Recordings — specifically videos — are the next frontier in the fight over police records.
Earlier this year, the Los Angeles Times asked a judge to force the city of Gardena to release a video of police shooting two unarmed men after the video was filed in court as part of a civil lawsuit against the city.
Mildred O’Linn, the attorney representing the city, said releasing footage would violate privacy rights of citizens caught on camera and will turn police work into a spectacle.
If police footage is deemed a public record, she said, police “video from across the United States is going to be the feeder for a reality television show.”
O’Linn said releasing police video has the power to incite rioting — “to set your cities on fire.”

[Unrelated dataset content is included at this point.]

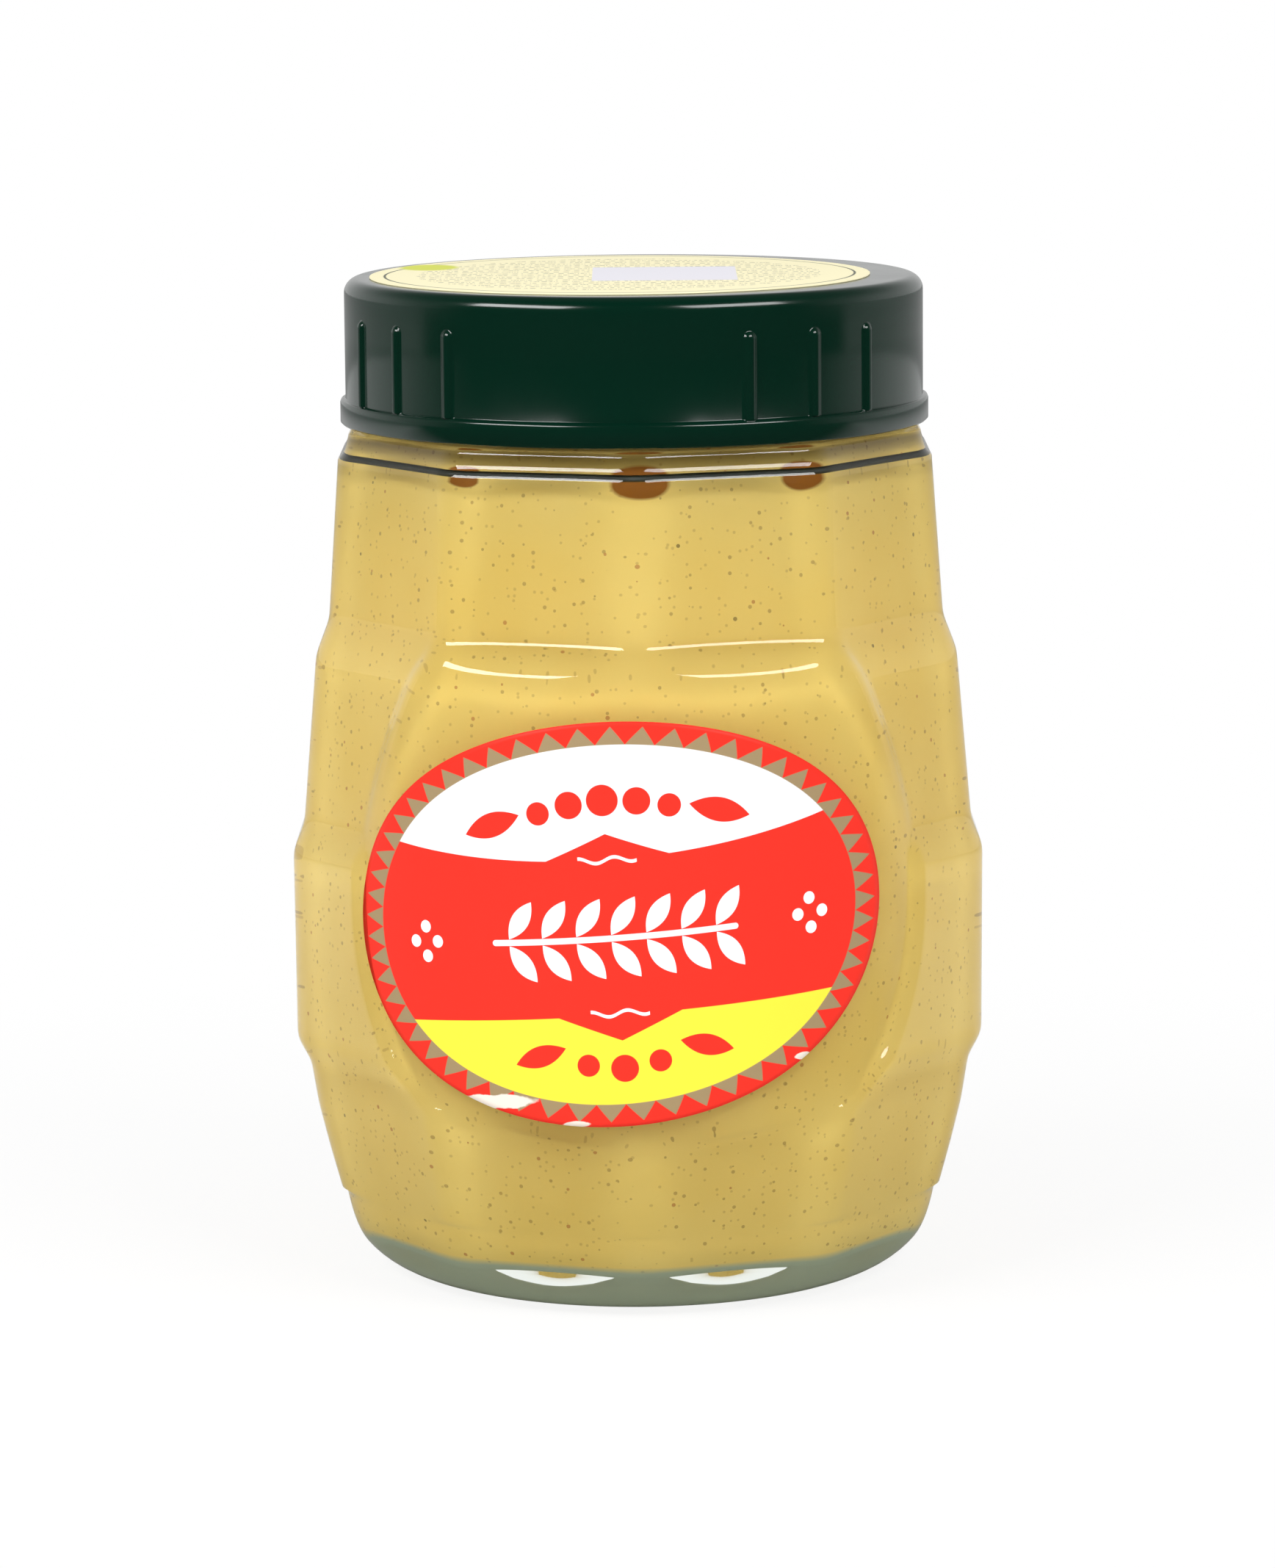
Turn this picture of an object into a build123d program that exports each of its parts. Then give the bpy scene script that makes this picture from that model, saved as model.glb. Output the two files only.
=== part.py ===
"""A faceted pressed-glass jar of mustard with a ribbed plastic screw cap.

Millimetres. The jar stands on z = 0 with its axis on Z, and its front faces -Y.
The body is a ten-sided barrel in four tiers. A ridge, not a flat, faces the front, where a
smooth round panel takes the oval label. Pieces: glass_jar, mustard, lid, lid_label, front_label.
"""

import os
from math import cos, pi, radians, sin

from build123d import *

os.makedirs("parts", exist_ok=True)

# --- Glass body: ridge radii are measured to the sharp corner of the ten-sided section ---
sides = 10                    # flats around the body
ridge_round = 6.0             # rounding radius of the upright ridges
belt_ridge_r = 37.35          # widest tier, the third from the top
belt_height = 19.6            # height of its straight faces

foot_height = 23.1            # tier four, which curves in towards the base
foot_draw_in = 6.25           # how far tier four would draw in at z = 0
foot_power = 1.32             # how that curve gathers towards the base
foot_bands = 5                # bands that make up the curve
heel_round = 9.0              # rounding of the heel, a surface of revolution
heel_centre_r = 22.5          # radius on which the centre of that rounding runs

ledge_three_height = 2.6      # from tier four out to the belt
ledge_three_step = 1.5
ledge_two_height = 2.8        # from the belt back in to tier two
ledge_two_step = 1.2
tier_two_height = 17.4
tier_two_taper = 1.55
ledge_one_height = 3.6        # from tier two back in to tier one
ledge_one_step = 1.45
tier_one_height = 16.5
tier_one_taper = 1.2
shoulder_height = 2.5         # the bevel under the cap
shoulder_taper = 0.8

# --- Glass wall, base and neck ---
wall = 2.6                    # from the flats to the cavity
base_thickness = 4.8
floor_corner_r = 3.5          # rounding between the cavity's floor and its wall
neck_outer_r = 27.6
neck_wall = 2.3
rim_round = 0.8

# --- Label panel: a smooth band of a cylinder let into the front ---
panel_r = 34.6
panel_half_width = 28.3       # at its widest
panel_top_half_width = 20.8
panel_bottom_half_width = 22.0
panel_bottom_sag = 3.0        # how far its lower edge dips at the middle
panel_top_drop = 2.6          # its upper edge, below the top of ledge one
panel_corner_r = 3.0

# --- Filling ---
headspace = 3.6               # from the mustard's surface to the glass rim

# --- Cap ---
cap_outer_r = 29.85
cap_wall = 1.5
cap_top_thickness = 1.6
cap_edge_round = 1.5
cap_neck_height = 13.8        # glass neck above the shoulder, which the cap covers
cap_gap = 0.5                 # from the cap's lower edge to the glass shoulder
flange_proud = 0.55
flange_height = 2.5
rib_groups = 4
ribs_per_group = 3
rib_pitch = 14.5              # degrees
rib_first_group = 37.0        # degrees from the front, towards +X
rib_radius = 0.8
rib_proud = 0.45
rib_top_gap = 3.5             # from the ribs' rounded ends to the cap's top

# --- Paper labels ---
paper = 0.12
lid_label_r = 25.8
lid_label_offset = (-1.4, -0.4)
label_half_width = 29.6       # along the curve of the panel
label_half_height = 20.4
label_azimuth = -4.6          # degrees from the front, towards +X
label_tilt = 4.4              # degrees, right side up
label_low = 3.7               # its centre, below the panel's middle height

# --- Heights and radii worked out from those sizes ---
flat_share = cos(pi / sides)
section_turn = 90.0 / (sides / 2)

belt_bottom_z = foot_height + ledge_three_height
belt_top_z = belt_bottom_z + belt_height
tier_two_bottom_z = belt_top_z + ledge_two_height
tier_two_top_z = tier_two_bottom_z + tier_two_height
tier_one_bottom_z = tier_two_top_z + ledge_one_height
tier_one_top_z = tier_one_bottom_z + tier_one_height
shoulder_z = tier_one_top_z + shoulder_height
rim_z = shoulder_z + cap_neck_height
cap_top_z = rim_z + cap_top_thickness
fill_z = rim_z - headspace

foot_top_r = belt_ridge_r - ledge_three_step
tier_two_bottom_r = belt_ridge_r - ledge_two_step
tier_two_top_r = tier_two_bottom_r - tier_two_taper
tier_one_bottom_r = tier_two_top_r - ledge_one_step
tier_one_top_r = tier_one_bottom_r - tier_one_taper
shoulder_top_r = tier_one_top_r - shoulder_taper
neck_inner_r = neck_outer_r - neck_wall


def foot_ridge_r(z):
    """Ridge radius of tier four at height z."""
    share = (foot_height - z) / foot_height
    return foot_top_r - foot_draw_in * share**foot_power


# Body sections from the base up: height and ridge radius.
sections = [
    (z, foot_ridge_r(z))
    for z in (foot_height * band / foot_bands for band in range(foot_bands + 1))
]
sections += [
    (belt_bottom_z, belt_ridge_r),
    (belt_top_z, belt_ridge_r),
    (tier_two_bottom_z, tier_two_bottom_r),
    (tier_two_top_z, tier_two_top_r),
    (tier_one_bottom_z, tier_one_bottom_r),
    (tier_one_top_z, tier_one_top_r),
    (shoulder_z, shoulder_top_r),
]


def cavity_outline(top_z):
    """Half outline of the jar's round cavity, closed on the axis at height top_z."""
    floor_wall_z = base_thickness + floor_corner_r
    floor_wall_r = foot_ridge_r(floor_wall_z) * flat_share - wall
    floor_centre = (floor_wall_r - floor_corner_r, floor_wall_z)
    corner_mid = (
        floor_centre[0] + floor_corner_r * sin(pi / 4),
        floor_centre[1] - floor_corner_r * cos(pi / 4),
    )
    neck_start_z = shoulder_z + 1.0
    wall_points = [
        (floor_wall_r, floor_wall_z),
        (foot_top_r * flat_share - wall, foot_height),
        (belt_ridge_r * flat_share - wall - 0.4, (belt_bottom_z + belt_top_z) / 2),
        (tier_two_top_r * flat_share - wall, tier_two_top_z),
        (tier_one_top_r * flat_share - wall, tier_one_top_z - 2 * shoulder_height),
        (neck_inner_r, neck_start_z),
    ]
    with BuildLine() as outline:
        Line((0, base_thickness), (floor_centre[0], base_thickness))
        ThreePointArc((floor_centre[0], base_thickness), corner_mid, wall_points[0])
        Spline(wall_points, tangents=[(0.2, 1), (0, 1)])
        Line((neck_inner_r, neck_start_z), (neck_inner_r, top_z))
        Line((neck_inner_r, top_z), (0, top_z))
        Line((0, top_z), (0, base_thickness))
    return outline.line


# --- Label panel's outline, seen from the front (x across, z up) ---
panel_top_z = tier_one_bottom_z - panel_top_drop
panel_bottom_z = foot_height
panel_middle_z = (panel_top_z + panel_bottom_z) / 2
with BuildSketch(Plane.XZ) as panel_outline:
    with BuildLine():
        Line((-panel_top_half_width, panel_top_z), (panel_top_half_width, panel_top_z))
        ThreePointArc(
            (panel_top_half_width, panel_top_z),
            (panel_half_width, panel_middle_z - label_low),
            (panel_bottom_half_width, panel_bottom_z),
        )
        ThreePointArc(
            (panel_bottom_half_width, panel_bottom_z),
            (0, panel_bottom_z - panel_bottom_sag),
            (-panel_bottom_half_width, panel_bottom_z),
        )
        ThreePointArc(
            (-panel_bottom_half_width, panel_bottom_z),
            (-panel_half_width, panel_middle_z - label_low),
            (-panel_top_half_width, panel_top_z),
        )
    make_face()
    fillet(panel_outline.vertices(), radius=panel_corner_r)

# The panel's own volume is the part of a cylinder inside that outline.
with BuildPart() as panel_core:
    extrude(panel_outline.sketch, amount=2 * belt_ridge_r)
    with BuildSketch():
        Circle(panel_r)
    extrude(amount=rim_z, mode=Mode.INTERSECT)

# What stands proud of it is taken off the tiers.
with BuildPart() as panel_clearance:
    extrude(panel_outline.sketch, amount=2 * belt_ridge_r)
    with BuildSketch():
        Circle(panel_r)
    extrude(amount=rim_z, mode=Mode.SUBTRACT)

# --- Glass jar ---
with BuildPart() as glass_jar:
    for z, ridge_r in sections:
        with BuildSketch(Plane.XY.offset(z)) as section:
            RegularPolygon(ridge_r, sides, rotation=section_turn)
            fillet(section.vertices(), radius=ridge_round)
    loft(ruled=True)
    # The label panel
    add(panel_clearance.part, mode=Mode.SUBTRACT)
    add(panel_core.part)
    # The heel and the base are round: turned off by one revolved outline.
    with BuildSketch(Plane.XZ):
        with BuildLine():
            Line((0, 0), (heel_centre_r, 0))
            ThreePointArc(
                (heel_centre_r, 0),
                (heel_centre_r + heel_round * sin(pi / 4), heel_round * (1 - cos(pi / 4))),
                (heel_centre_r + heel_round, heel_round),
            )
            Line((heel_centre_r + heel_round, heel_round), (2 * belt_ridge_r, foot_height))
            Line((2 * belt_ridge_r, foot_height), (2 * belt_ridge_r, rim_z))
            Line((2 * belt_ridge_r, rim_z), (0, rim_z))
            Line((0, rim_z), (0, 0))
        make_face()
    revolve(axis=Axis.Z, mode=Mode.INTERSECT)
    # The neck, with a rounded rim
    with BuildSketch(Plane.XY.offset(shoulder_z)):
        Circle(neck_outer_r)
    extrude(amount=cap_neck_height)
    # The cavity
    with BuildSketch(Plane.XZ):
        add(cavity_outline(rim_z))
        make_face()
    revolve(axis=Axis.Z, mode=Mode.SUBTRACT)
    fillet(glass_jar.edges().filter_by(GeomType.CIRCLE).group_by(Axis.Z)[-1], radius=rim_round)
glass_jar.part.label = "glass_jar"
export_step(glass_jar.part, "parts/glass_jar.step")

# --- Mustard: fills the cavity to just below the rim ---
with BuildPart() as mustard:
    with BuildSketch(Plane.XZ):
        add(cavity_outline(fill_z))
        make_face()
    revolve(axis=Axis.Z)
mustard.part.label = "mustard"
export_step(mustard.part, "parts/mustard.step")

# --- Screw cap: seated on the glass rim ---
cap_bottom_z = shoulder_z + cap_gap
cap_inner_r = cap_outer_r - cap_wall
flange_r = cap_outer_r + flange_proud
with BuildPart() as lid:
    with BuildSketch(Plane.XZ):
        with BuildLine():
            Line((0, rim_z), (cap_inner_r, rim_z))
            Line((cap_inner_r, rim_z), (cap_inner_r, cap_bottom_z))
            Line((cap_inner_r, cap_bottom_z), (flange_r, cap_bottom_z))
            Line((flange_r, cap_bottom_z), (flange_r, cap_bottom_z + flange_height))
            Line((flange_r, cap_bottom_z + flange_height), (cap_outer_r, cap_bottom_z + flange_height))
            Line((cap_outer_r, cap_bottom_z + flange_height), (cap_outer_r, cap_top_z))
            Line((cap_outer_r, cap_top_z), (0, cap_top_z))
            Line((0, cap_top_z), (0, rim_z))
        make_face()
    revolve(axis=Axis.Z)
    fillet(lid.edges().filter_by(GeomType.CIRCLE).group_by(Axis.Z)[-1], radius=cap_edge_round)
    # Upright half-round grip ribs, in groups of three
    rib_bottom_z = cap_bottom_z + flange_height / 2
    rib_top_z = cap_top_z - rib_top_gap - rib_radius
    rib_centre_r = cap_outer_r + rib_proud - rib_radius
    for group in range(rib_groups):
        for rib in range(ribs_per_group):
            step = rib - (ribs_per_group - 1) / 2
            azimuth = radians(rib_first_group + group * 360 / rib_groups + step * rib_pitch)
            spot = (rib_centre_r * sin(azimuth), -rib_centre_r * cos(azimuth))
            with BuildSketch(Plane.XY.offset(rib_bottom_z)):
                with Locations(spot):
                    Circle(rib_radius)
            extrude(amount=rib_top_z - rib_bottom_z)
            with Locations((spot[0], spot[1], rib_top_z)):
                Sphere(rib_radius)
lid.part.label = "lid"
export_step(lid.part, "parts/lid.step")

# --- Round paper label stuck on the cap, a little off its centre ---
with BuildPart() as lid_label:
    with BuildSketch(Plane.XY.offset(cap_top_z)):
        with Locations(lid_label_offset):
            Circle(lid_label_r)
    extrude(amount=paper)
lid_label.part.label = "lid_label"
export_step(lid_label.part, "parts/lid_label.step")

# --- Oval paper label wrapped on the panel ---
label_z = panel_middle_z - label_low
outline_points = []
outline_count = 32
for step in range(outline_count):
    turn = 2 * pi * step / outline_count
    tilt = radians(label_tilt)
    along = label_half_width * cos(turn)
    up = label_half_height * sin(turn)
    arc = (along * cos(tilt) - up * sin(tilt)) / panel_r
    outline_points.append((panel_r * sin(arc), label_z + along * sin(tilt) + up * cos(tilt)))
label_plane = Plane.XZ.rotated((0, 0, label_azimuth))
with BuildPart() as front_label:
    with BuildSketch(label_plane):
        with BuildLine():
            Spline(outline_points, periodic=True)
        make_face()
    extrude(amount=2 * belt_ridge_r)
    with BuildSketch():
        Circle(panel_r + paper)
    extrude(amount=rim_z, mode=Mode.INTERSECT)
    with BuildSketch():
        Circle(panel_r)
    extrude(amount=rim_z, mode=Mode.SUBTRACT)
front_label.part.label = "front_label"
export_step(front_label.part, "parts/front_label.step")

# --- What was built ---
for piece in (glass_jar, mustard, lid, lid_label, front_label):
    box = piece.part.bounding_box()
    print(f"{piece.part.label:12s} volume {piece.part.volume / 1000:8.2f} ml  size {box.size}")
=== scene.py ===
"""Looks of a full mustard jar: faceted pressed glass, mustard, a screw cap and two paper labels.

The jar stands on z = 0 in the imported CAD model's frame, and its label faces -Y. Sizes of the jar's
pieces are in millimetres and become metres by MM. Sizes of the studio are in metres.
"""

import math

import bmesh
import bpy
import numpy as np
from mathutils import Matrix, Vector


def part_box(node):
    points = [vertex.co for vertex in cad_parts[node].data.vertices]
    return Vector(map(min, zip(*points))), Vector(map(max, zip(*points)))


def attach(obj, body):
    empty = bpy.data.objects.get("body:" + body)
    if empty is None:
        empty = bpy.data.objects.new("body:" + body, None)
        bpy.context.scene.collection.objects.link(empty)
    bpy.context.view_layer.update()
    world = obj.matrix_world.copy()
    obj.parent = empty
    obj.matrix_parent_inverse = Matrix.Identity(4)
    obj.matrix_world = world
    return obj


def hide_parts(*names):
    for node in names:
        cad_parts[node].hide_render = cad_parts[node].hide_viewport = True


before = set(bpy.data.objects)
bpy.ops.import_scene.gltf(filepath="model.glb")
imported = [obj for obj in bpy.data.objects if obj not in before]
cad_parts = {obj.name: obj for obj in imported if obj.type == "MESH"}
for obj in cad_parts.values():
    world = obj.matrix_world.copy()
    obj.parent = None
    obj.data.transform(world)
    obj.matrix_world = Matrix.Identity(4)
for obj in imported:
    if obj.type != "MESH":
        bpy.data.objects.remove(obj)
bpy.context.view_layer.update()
MM = 0.001

# --- The glass body ---------------------------------------------------------------------------
# A pressed-glass barrel with ten upright ridges, one of them at the front, and three ledges that
# part four tiers. A round panel is let into the front for the label. The inside is round.
RIM_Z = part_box("glass_jar")[1].z / MM
NECK_HEIGHT = 13.8
SHOULDER_Z = RIM_Z - NECK_HEIGHT
NECK_R = 27.6
NECK_INNER_R = 25.3
RIM_ROUND = 0.8
SIDES = 10
SECTOR = 2.0 * math.pi / SIDES
FLAT_SHARE = math.cos(math.pi / SIDES)
RIDGE_ROUND = 6.0
SHOULDER_RIDGE_R = 31.95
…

A judge ultimately ruled in favor of release.
Other local cities, including Long Beach, are actively fighting against disclosure of police video in court. The LAPD has adopted a policy stating that the videos are part of investigative files and, therefore, not public.
But some cities outside California, including Seattle, Washington and Washington, D.C., have adopted video policies that favor transparency.
Merrick Bobb, who served as special counsel to the Los Angeles County Board of Supervisors, watchdogging the Sheriff’s Department for nearly 22 years, said releasing video, data and documents would help create more accountable — and ultimately more effective — police departments.
“It means it’s not a mysterious black box where the facts come in and the results come out,” Bobb said.